As colleges and universities strive to address the needs of students with military experience, DiRamio and Jarvis’s work provides important and useful information about student veterans. They provide readers not just with a list of best practices; they more importantly prompt their audience to think creatively about how to use what we know about students in general and how our best understanding of students can be used to aid the transition, learning, development, and success of student veterans.
Kelly Ward
Series Editor
Acknowledgments
We are so fortunate to have input from a number of colleagues and particularly want to thank the expert scholars or old friends, Alexander Astin, Margaret Baechtold, Marcia Baxter Magolda, John Braxton, Linda Reisser, and Nancy Schlossberg, who graciously offered insights and commentary about theory and practice as they relate to the population of student veterans.
We are especially grateful for the helpful comments and support offered by Kelly Ward and our reviewers. Their careful reading and suggestions have helped make the manuscript stronger.

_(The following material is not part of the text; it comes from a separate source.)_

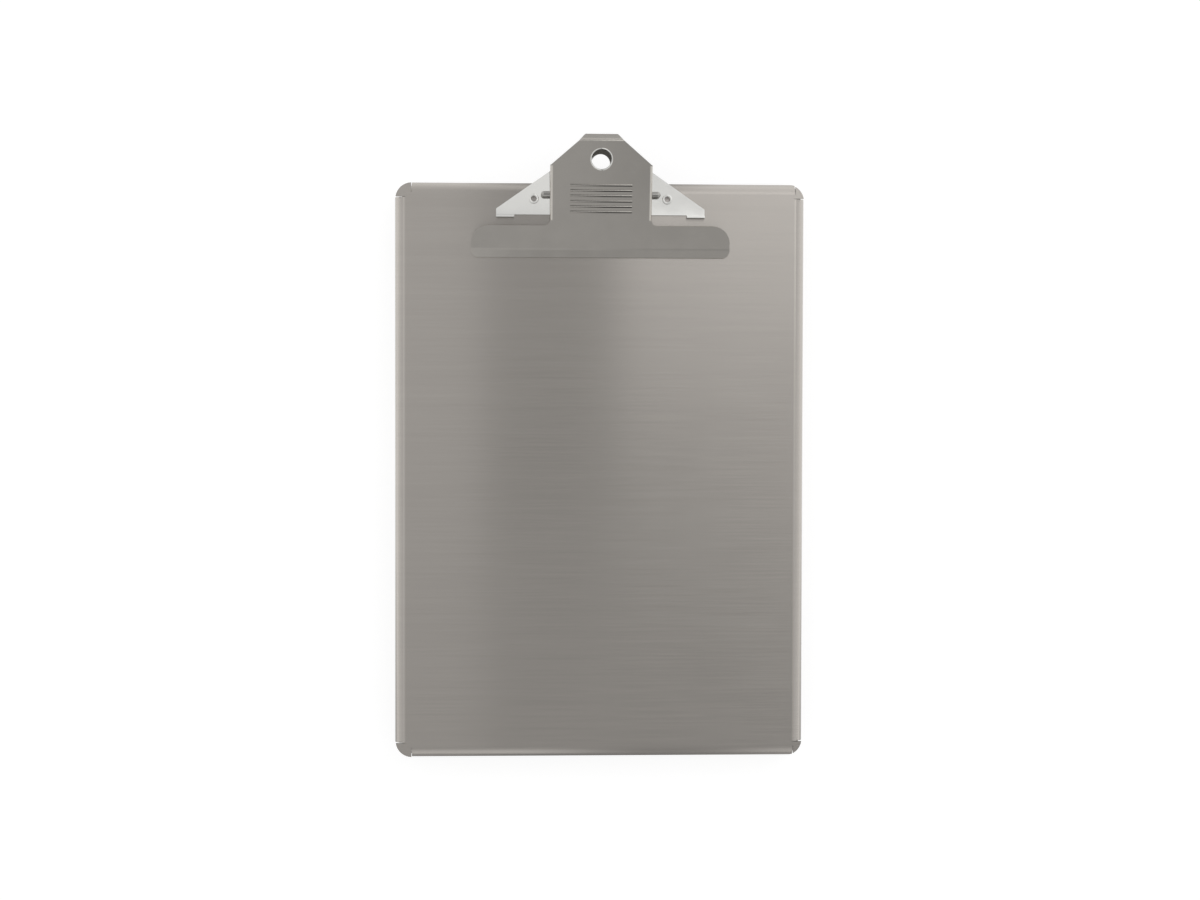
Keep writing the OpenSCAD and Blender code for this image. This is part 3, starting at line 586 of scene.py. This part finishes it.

Our work has been fueled by the tenacity and passionate struggles of many of the student veterans who will persevere and find their way as they strive to achieve the goal of a college degree. We hope this volume will aid administrators, student affairs personnel, faculty, advisors, and others as they welcome these men and women to the academy.
David DiRamio thanks Penny Barnes for proofreading and editorial advice but, more important, for her dedication and support. He also praises Roberta DiRamio, his mother, for a lifetime of love.
Kathryn Jarvis wishes to thank her colleagues for their endless support, candor, and willingness to listen to what she thinks, just one more time. She also wants to give kudos to her father’s still fine-tuned editorial skill at ninety-two years and his unerring ability to let her know when she might want to phrase it differently. And, of course, to Lucy, Jake, and John, who still make her laugh.